The merging is done in the PCS layer. See 802.3 section 82. It is far more complicated than 10G Ethernet. 40G Ethernet uses something called XLGMII between the MAC and the PHY, which is very similar to XGMII, except the packet start location is more restrictive, using 8 byte alignment instead of 4 byte alignment (64b/66b block types 2d, 33, 66 and 55 are not allowed) and the interface can be N*64 bits wide (incidentally, CGMII for 100G ethernet is exactly the same as XLGMII). I think 256 bit wide XLGMII is common. Then, the PCS layer handles striping the data across the four virtual lanes, inserting alignment markers, and transmitting the data. On the receive side, each physical lane has to detect the alignment markers, then they get remapped to the correct virtual lanes. Each lane has a FIFO that is used for deskew and there is a deskew routine to get that sorted out so all of the lanes are aligned.

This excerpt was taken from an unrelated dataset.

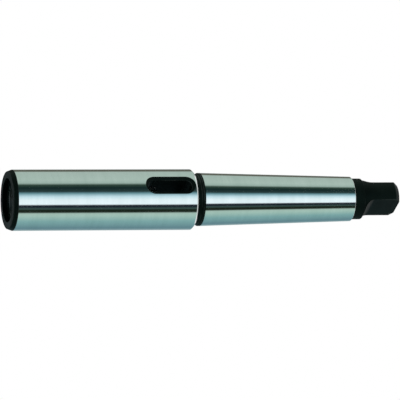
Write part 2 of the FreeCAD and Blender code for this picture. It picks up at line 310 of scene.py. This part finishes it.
def add_tang_rows(radii, halves, heights, side_normal, flat_normals, edge):
    """A stretch of the tang: circles of these radii, cut off at these half thicknesses.

    The round side runs from the flat's corner, at the angle acos(half / radius), to the Y axis,
    and the flat from the X axis to that corner.
    """
    corner_angles = np.arccos(np.minimum(halves / radii, 1))[:, None]
    angles = corner_angles + (1 - corner_angles / (math.pi / 2)) * quarter_angles
    across, along = np.cos(angles), np.sin(angles)
    level = np.ones_like(angles)
    side = np.stack([radii[:, None] * across, radii[:, None] * along, heights[:, None] * level], axis=-1)
    normals = np.stack([side_normal[0] * across, side_normal[0] * along, side_normal[1] * level], axis=-1)
    beside = np.where(radii * angles.T - radii * corner_angles.T < EDGE_BAND / 2, 1.0, 0.0).T
    patches.append((side, normals, np.maximum(beside, edge[:, None]), BLACKED))
    reach = np.sqrt(np.maximum(radii**2 - halves**2, 0))[:, None] * flat_shares
    level = np.ones_like(reach)
    flat = np.stack([np.minimum(halves, radii)[:, None] * level, reach, heights[:, None] * level], axis=-1)
    normals = flat_normals[:, None, :] * level[..., None]
    patches.append((flat, normals, np.maximum(flat_shares == 1, edge[:, None]) * level, BLACKED))


runout_normals = np.stack([np.cos(runout_angles), 0 * runout_angles, np.sin(runout_angles)], axis=-1)
add_tang_rows(
    np.full(len(runout_angles), TANG_RADIUS),
    runout_centre - TANG_RUNOUT * np.cos(runout_angles),
    FLAT_ROOT - TANG_RUNOUT * np.sin(runout_angles),
    (1, 0), runout_normals, np.zeros(len(runout_angles)),
)
flat_heights = np.concatenate([
    np.linspace(FLAT_ROOT, TANG_END - TANG_CHAMFER - EDGE_BAND, 9), [TANG_END - TANG_CHAMFER]
])
flat_face = np.array([[1.0, 0.0, 0.0]])
add_tang_rows(
    np.full(len(flat_heights), TANG_RADIUS), np.full(len(flat_heights), TANG_HALF), flat_heights,
    (1, 0), flat_face.repeat(len(flat_heights), axis=0), flat_heights == flat_heights[-1],
)
chamfer_shares = np.array([0, 0.15, 0.5, 0.85, 1])
add_tang_rows(
    TANG_RADIUS - TANG_CHAMFER * chamfer_shares, np.full(len(chamfer_shares), TANG_HALF),
    TANG_END - TANG_CHAMFER * (1 - chamfer_shares), (math.sqrt(0.5), math.sqrt(0.5)),
    flat_face.repeat(len(chamfer_shares), axis=0), (chamfer_shares == 0) | (chamfer_shares == 1),
)

# The tang's end, from its outline in to the centre hole, and then the hole.
end_radius = TANG_RADIUS - TANG_CHAMFER
end_corner = math.acos(TANG_HALF / end_radius)
end_flat_y = TANG_HALF * math.tan(end_corner) * flat_shares
end_sides = end_corner + (1 - end_corner / (math.pi / 2)) * quarter_angles
end_outline = np.concatenate([
    np.stack([np.full(len(flat_shares), TANG_HALF), end_flat_y], axis=-1),
    end_radius * np.stack([np.cos(end_sides), np.sin(end_sides)], axis=-1)[1:],
])
end_turns = np.arctan2(end_outline[:, 1], end_outline[:, 0])
hole_outline = CENTRE_MOUTH * np.stack([np.cos(end_turns), np.sin(end_turns)], axis=-1)
end_flat = blend_rows(end_outline, hole_outline, [0, 0.07, 0.5, 0.93, 1])
end_points = np.concatenate([end_flat, np.full(end_flat.shape[:2] + (1,), TANG_END)], axis=-1)
end_edge = np.array([1, 0, 0, 0, 1])[:, None] * np.ones(len(end_turns))
patches.append((end_points, np.broadcast_to([0.0, 0.0, 1.0], end_points.shape), end_edge, BLACKED))
cone_depth = (CENTRE_MOUTH - CENTRE_PILOT) / math.tan(CENTRE_CONE)
hole_corners = [
    (CENTRE_MOUTH, TANG_END, 0, 4),
    (CENTRE_PILOT, TANG_END - cone_depth, 0, 2),
    (CENTRE_PILOT, TANG_END - CENTRE_DEPTH, 0, 2),
    (0, TANG_END - CENTRE_DEPTH - CENTRE_PILOT / math.tan(DRILL_POINT), 0, 0),
]
add_turned(outline_rows(hole_corners), end_turns)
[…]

As for 100G Ethernet, it's exactly the same as 40G Ethernet, except it uses 20 virtual lanes instead of 4 which are bit-muxed together and have independent gearboxes at the receiver. Additionally, a lot of 100G hardware also requires the use of RS-FEC. It's common for 100G MACs to use a 320 bit CGMII interface, as this maps into four 80 bit segments, which can each be split into five 16 bit segments. This works out nicely as each of the four physical lanes will carry five bit-muxed virtual lanes, so a static bit demux of 80 into 5x16 means that each of the 5 outputs will see a consistent virtual lane.

I have put some thought into this as I at one point was considering making a 10G/25G/40G/100G switchable MAC, but the 20 virtual lanes plus the requirement for RS-FEC at 100G basically resulted in that idea being put on hold indefinitely.

So, do you have any plan to make this mac XLGMII compatible?

Quenii avatar Aug 26 '21 10:08 Quenii

Not in the near future, unfortunately. Our focus is currently on either running links at 10G or 25G, or using hard logic for 100G links.